** Start of Input **
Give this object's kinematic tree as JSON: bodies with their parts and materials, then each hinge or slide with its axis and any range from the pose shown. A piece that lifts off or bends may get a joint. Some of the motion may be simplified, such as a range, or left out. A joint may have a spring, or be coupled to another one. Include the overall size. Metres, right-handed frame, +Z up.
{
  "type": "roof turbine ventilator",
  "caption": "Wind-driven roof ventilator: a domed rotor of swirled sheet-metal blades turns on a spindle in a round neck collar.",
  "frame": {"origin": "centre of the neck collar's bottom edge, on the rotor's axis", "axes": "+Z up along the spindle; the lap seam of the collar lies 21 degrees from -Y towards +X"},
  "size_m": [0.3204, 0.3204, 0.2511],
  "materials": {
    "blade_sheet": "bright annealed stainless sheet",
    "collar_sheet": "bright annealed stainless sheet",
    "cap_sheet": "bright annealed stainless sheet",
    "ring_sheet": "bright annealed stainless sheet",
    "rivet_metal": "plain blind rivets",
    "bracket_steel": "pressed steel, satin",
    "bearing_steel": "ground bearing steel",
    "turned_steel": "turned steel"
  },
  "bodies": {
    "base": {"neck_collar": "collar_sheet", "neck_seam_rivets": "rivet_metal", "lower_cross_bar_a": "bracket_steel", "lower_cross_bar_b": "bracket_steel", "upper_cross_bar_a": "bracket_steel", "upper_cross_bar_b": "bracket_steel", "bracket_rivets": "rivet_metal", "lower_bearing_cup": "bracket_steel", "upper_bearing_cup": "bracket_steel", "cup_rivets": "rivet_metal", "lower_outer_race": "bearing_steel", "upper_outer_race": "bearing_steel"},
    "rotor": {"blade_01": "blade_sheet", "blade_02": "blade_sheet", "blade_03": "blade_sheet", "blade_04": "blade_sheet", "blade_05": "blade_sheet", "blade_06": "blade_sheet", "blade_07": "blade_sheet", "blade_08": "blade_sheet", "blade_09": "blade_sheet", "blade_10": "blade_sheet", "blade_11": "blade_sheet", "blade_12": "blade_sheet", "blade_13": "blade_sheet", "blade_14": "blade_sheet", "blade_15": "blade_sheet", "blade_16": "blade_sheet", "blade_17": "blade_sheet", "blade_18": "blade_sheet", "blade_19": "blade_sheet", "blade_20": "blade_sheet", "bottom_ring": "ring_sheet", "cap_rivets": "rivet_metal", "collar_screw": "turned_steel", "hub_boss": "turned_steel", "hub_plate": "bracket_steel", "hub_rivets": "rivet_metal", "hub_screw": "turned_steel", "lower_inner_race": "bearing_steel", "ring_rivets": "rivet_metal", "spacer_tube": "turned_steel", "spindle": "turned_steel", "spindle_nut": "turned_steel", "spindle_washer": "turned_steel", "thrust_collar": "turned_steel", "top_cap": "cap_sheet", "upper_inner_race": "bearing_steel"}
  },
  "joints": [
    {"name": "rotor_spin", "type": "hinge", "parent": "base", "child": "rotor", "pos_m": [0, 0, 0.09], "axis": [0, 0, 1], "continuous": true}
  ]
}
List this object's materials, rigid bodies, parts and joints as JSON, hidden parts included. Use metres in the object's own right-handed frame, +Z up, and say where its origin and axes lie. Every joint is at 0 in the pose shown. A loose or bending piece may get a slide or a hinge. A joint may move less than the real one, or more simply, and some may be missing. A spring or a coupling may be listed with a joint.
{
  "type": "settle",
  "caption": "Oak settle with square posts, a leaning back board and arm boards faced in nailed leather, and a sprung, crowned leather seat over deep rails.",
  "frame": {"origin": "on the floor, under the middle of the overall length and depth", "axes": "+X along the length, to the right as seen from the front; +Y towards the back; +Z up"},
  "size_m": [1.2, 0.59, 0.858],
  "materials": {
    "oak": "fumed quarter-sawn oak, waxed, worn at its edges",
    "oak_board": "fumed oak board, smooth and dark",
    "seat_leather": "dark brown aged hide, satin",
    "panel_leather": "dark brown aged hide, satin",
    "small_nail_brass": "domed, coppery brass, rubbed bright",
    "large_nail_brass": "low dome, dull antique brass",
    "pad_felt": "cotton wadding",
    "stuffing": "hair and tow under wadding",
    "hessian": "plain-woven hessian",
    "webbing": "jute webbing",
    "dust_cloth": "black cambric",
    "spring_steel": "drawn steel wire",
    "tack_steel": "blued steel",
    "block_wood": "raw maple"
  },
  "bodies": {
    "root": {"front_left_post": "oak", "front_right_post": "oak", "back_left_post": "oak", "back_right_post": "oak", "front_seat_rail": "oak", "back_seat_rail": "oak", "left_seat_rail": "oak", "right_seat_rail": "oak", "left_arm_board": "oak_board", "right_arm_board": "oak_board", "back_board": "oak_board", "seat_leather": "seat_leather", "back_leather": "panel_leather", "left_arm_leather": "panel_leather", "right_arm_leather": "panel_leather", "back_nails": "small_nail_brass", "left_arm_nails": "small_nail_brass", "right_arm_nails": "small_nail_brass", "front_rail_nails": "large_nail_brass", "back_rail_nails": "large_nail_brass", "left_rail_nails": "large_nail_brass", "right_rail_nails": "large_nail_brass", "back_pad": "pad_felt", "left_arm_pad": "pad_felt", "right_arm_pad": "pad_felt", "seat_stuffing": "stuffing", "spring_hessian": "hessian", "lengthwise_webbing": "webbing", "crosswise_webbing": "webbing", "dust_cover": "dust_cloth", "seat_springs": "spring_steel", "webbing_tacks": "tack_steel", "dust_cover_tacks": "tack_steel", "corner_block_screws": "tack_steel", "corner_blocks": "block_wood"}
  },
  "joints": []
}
** End of Input **
** Start of Input **
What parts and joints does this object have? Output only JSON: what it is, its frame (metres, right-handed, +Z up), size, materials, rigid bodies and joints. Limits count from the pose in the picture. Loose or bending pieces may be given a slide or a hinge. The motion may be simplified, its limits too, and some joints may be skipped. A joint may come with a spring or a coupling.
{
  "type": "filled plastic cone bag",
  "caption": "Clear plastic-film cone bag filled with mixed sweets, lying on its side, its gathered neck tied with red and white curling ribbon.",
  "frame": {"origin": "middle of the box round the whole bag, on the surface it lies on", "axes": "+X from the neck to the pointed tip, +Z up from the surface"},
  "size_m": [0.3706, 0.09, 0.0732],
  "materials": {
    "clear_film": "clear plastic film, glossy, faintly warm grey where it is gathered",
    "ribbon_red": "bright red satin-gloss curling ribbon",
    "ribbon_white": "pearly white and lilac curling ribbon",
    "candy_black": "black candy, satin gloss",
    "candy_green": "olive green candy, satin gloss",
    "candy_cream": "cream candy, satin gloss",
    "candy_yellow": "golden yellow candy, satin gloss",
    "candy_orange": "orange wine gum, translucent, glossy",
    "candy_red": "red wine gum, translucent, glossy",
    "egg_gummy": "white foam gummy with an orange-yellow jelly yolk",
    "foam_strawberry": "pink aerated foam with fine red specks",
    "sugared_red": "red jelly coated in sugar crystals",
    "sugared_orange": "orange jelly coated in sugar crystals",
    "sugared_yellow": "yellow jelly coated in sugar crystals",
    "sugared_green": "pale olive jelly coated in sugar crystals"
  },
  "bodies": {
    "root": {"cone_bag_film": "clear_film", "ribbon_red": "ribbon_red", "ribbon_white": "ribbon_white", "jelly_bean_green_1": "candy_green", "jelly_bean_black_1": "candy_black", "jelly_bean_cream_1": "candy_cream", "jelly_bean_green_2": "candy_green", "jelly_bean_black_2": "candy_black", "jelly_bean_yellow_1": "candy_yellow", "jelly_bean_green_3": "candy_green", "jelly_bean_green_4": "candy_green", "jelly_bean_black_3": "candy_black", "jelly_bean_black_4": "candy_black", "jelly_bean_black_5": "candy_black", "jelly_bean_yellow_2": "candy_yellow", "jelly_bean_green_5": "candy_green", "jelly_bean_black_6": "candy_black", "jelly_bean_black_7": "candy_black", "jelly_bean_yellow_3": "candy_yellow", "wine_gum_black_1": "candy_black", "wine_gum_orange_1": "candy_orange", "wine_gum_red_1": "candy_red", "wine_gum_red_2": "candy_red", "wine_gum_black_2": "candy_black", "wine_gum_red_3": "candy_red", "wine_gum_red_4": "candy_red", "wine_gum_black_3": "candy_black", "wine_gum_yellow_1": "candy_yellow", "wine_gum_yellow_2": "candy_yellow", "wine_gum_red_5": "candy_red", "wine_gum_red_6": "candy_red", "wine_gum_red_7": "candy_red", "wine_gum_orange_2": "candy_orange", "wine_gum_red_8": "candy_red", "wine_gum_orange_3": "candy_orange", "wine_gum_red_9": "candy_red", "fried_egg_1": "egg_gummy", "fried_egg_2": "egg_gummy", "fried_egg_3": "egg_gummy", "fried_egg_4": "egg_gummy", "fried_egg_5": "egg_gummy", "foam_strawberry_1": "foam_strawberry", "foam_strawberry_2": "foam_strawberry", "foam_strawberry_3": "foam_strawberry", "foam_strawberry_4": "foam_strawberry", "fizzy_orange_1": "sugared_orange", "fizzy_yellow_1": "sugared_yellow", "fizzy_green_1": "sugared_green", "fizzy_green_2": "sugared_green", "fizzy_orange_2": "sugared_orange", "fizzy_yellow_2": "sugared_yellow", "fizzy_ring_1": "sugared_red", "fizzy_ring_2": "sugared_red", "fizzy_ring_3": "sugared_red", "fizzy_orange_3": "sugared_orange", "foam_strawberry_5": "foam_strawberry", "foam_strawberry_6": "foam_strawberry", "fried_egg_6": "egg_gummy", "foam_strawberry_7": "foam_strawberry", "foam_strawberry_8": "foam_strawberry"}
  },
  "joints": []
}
** End of Input **
## [The problem]
Copy each line holding the word "where" from the listing above.

## [Output for this task]
List this object's materials, rigid bodies, parts and joints as JSON, hidden parts included. Use metres in the object's own right-handed frame, +Z up, and say where its origin and axes lie. Every joint is at 0 in the pose shown. A loose or bending piece may get a slide or a hinge. A joint may move less than the real one, or more simply, and some may be missing. A spring or a coupling may be listed with a joint.
    "clear_film": "clear plastic film, glossy, faintly warm grey where it is gathered",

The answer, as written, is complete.